Ağlatan Zagor / İstanbul

“Bir gün ansızın çekti gitti. Beni hazırlamamış, ama kendisi hazırlanmış belli, tek bir eşyası bile kalmamıştı evde. Ondan kalan eşyaları ben hep sonradan kendim satın aldım. Çizgi romanları çok severdi. Zagor da onlardan biri. Küçükken okuduğundan bahsetmişti, ben de sahafta görünce aldım. Aldıkça aldım. Aldıkça anlamsızlaştı - aynen okuduğu saçma Zagor hikayeleri gibi. Hiç bir zaman da süper kahramanım olamazmış zaten, şimdi anladım.”

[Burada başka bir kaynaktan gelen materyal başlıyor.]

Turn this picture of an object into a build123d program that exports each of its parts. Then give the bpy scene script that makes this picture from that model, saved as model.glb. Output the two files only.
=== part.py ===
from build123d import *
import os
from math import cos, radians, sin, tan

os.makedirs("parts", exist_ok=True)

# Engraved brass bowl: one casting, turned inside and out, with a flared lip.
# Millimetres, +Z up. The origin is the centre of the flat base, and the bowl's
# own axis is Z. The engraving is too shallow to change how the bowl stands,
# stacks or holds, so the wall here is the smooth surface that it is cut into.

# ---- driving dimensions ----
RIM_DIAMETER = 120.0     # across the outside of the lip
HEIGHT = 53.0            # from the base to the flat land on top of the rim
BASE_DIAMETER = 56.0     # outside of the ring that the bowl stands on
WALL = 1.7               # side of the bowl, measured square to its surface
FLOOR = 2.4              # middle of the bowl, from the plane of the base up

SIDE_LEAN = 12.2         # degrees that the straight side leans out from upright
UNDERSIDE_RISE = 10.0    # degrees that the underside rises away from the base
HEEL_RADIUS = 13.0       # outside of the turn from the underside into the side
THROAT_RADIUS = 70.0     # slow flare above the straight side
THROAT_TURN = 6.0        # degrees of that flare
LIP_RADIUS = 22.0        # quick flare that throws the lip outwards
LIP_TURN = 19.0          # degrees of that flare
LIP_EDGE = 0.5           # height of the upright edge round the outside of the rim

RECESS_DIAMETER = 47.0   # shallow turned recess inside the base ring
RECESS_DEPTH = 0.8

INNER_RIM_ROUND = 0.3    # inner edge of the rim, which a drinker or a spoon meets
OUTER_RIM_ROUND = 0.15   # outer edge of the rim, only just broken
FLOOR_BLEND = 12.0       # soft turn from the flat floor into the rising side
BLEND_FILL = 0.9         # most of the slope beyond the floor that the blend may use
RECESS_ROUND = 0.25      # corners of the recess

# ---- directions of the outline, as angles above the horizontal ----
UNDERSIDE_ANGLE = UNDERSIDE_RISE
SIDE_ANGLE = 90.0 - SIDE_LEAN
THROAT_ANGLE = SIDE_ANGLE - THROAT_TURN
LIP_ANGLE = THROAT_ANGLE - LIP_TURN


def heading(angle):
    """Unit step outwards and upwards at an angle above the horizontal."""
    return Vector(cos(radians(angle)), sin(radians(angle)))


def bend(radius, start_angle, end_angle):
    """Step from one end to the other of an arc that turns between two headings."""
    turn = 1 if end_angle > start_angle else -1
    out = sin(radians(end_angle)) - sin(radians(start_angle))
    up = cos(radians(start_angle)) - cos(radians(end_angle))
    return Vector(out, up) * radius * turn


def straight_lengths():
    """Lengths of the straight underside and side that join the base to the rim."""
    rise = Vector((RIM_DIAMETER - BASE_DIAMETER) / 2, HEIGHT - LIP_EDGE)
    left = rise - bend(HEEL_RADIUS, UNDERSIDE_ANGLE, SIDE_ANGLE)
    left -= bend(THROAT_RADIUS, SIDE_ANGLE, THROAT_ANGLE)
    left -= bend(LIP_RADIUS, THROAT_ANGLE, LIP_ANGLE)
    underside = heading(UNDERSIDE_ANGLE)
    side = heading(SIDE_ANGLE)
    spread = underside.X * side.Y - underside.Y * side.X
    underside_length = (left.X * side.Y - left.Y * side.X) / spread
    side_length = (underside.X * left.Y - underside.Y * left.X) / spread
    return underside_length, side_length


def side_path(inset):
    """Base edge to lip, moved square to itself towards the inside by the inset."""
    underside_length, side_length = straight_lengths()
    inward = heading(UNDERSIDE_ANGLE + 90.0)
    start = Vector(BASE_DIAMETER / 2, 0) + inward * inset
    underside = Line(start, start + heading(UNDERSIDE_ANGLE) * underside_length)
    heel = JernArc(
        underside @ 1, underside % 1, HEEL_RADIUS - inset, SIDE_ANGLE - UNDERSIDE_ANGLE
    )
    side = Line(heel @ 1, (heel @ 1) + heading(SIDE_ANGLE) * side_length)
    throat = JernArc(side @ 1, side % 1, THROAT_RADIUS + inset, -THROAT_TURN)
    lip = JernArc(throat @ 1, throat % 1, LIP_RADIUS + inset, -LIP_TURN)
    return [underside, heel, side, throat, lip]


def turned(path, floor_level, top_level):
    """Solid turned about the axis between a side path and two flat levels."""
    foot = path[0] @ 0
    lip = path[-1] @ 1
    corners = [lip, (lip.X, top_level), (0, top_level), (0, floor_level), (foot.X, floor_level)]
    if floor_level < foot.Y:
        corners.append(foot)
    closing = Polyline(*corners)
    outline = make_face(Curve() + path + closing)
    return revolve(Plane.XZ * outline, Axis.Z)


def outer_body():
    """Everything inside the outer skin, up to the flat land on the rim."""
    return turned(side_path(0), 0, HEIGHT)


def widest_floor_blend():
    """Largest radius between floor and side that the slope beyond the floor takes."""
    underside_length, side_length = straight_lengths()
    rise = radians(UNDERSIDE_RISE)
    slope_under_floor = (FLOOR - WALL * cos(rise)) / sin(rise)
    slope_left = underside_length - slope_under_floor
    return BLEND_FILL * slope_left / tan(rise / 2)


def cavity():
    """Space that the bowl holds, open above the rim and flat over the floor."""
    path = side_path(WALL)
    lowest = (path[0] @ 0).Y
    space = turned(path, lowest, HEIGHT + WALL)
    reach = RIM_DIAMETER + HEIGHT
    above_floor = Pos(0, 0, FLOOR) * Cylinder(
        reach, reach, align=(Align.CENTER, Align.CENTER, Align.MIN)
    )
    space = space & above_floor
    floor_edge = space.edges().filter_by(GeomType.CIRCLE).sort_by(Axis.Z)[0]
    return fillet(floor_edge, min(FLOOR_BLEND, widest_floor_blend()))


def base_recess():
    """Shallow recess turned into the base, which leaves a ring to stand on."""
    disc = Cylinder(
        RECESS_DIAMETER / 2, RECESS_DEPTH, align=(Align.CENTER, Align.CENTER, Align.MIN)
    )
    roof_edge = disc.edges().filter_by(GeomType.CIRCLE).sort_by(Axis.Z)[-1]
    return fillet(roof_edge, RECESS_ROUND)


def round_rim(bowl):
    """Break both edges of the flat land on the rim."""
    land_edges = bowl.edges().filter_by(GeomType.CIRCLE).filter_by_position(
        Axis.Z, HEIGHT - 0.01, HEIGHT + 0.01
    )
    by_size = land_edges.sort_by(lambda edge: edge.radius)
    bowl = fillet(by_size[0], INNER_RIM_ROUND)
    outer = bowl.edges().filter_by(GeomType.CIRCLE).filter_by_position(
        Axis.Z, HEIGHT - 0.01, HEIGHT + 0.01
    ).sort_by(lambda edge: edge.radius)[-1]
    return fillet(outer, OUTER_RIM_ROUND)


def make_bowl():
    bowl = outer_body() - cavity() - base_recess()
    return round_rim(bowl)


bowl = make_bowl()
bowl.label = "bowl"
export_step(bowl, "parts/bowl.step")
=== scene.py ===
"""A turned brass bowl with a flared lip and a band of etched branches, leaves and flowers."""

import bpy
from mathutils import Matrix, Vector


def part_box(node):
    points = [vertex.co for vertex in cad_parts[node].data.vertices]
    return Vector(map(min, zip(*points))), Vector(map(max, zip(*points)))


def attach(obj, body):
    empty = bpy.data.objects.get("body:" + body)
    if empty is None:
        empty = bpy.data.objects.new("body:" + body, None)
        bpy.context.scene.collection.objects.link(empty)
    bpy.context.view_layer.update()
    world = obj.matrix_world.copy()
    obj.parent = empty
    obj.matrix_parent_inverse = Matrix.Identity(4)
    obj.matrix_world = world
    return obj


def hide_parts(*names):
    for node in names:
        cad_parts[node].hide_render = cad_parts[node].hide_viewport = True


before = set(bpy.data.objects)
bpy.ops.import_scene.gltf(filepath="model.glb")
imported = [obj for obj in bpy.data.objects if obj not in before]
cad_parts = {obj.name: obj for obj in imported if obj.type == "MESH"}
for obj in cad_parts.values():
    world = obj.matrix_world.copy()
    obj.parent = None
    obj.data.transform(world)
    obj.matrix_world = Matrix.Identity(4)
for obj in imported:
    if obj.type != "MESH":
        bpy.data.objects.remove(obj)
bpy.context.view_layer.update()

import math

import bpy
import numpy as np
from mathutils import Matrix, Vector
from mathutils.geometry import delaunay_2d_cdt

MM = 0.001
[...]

BJK- FB Maç Bileti / İstanbul

“Erkeklerin futbol aşkıyla yarışmak ne zormuş. Bu maç ve BJK sevdası öyle bir noktaya ulaştı ki, “Beni de maça götür” diye tutturdum, en sonunda BJK- FB maçına götürdü beni. BJK yendi ve onu hiç bu kadar mutlu görmemiştim. Ama sonra... BJK'nın 2004-05 sezonu gibi, güzel başlayan ilişkimiz “ilerleyen haftalarda alınan kötü neticeler sonucunda hüsranla bitti” ve elimizde de bir tek bu yırtık biletler kaldı. Biletin üzerinde 'sonuna dek saklanacak' yazıyordu, ben de öyle yaptım, ben ne bileyim bu aşkın sonu olduğunu?”